Abstract

Social scientists need clarification about the extent to which the confidential aspects of their research are protected from compulsory disclosure in legal proceedings, and the extent to which they ought to be. Investigating the nature of social science research with an emphasis on researcher-participant relationships in ethnographic practice, I conclude that a qualified privilege would confer three major benefits on social science researchers: confidence that the government will not unnecessarily interfere with research, facilitation of improved researcher-participant relationships, and increased accuracy, thoroughness, and reliability of research data.

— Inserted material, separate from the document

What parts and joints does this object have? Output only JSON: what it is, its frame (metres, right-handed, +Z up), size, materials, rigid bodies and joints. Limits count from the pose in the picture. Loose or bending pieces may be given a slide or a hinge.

I also discuss the development of privilege and confidentiality issues in practical research contexts through an examination of two criminal cases in which social science researchers refused to divulge the confidential information obtained in the course of research. Finally, I discuss the possible formulations of a scholarly research privilege. This is especially important because courts have cast social scientists as members of the larger community of academic or scholarly researchers with respect to these issues. Potential sources of protection include state journalist protection laws, federal common law, and federal statutory law. Evaluation of these sources and the case law to which they correspond suggests that developing common law privileges in state and federal jurisprudence is the most promising means of affording the confidential aspects of social science research legal protection. As researchers continue to press privilege issues in state and federal courts, these courts should recognize a qualified research privilege accordingly.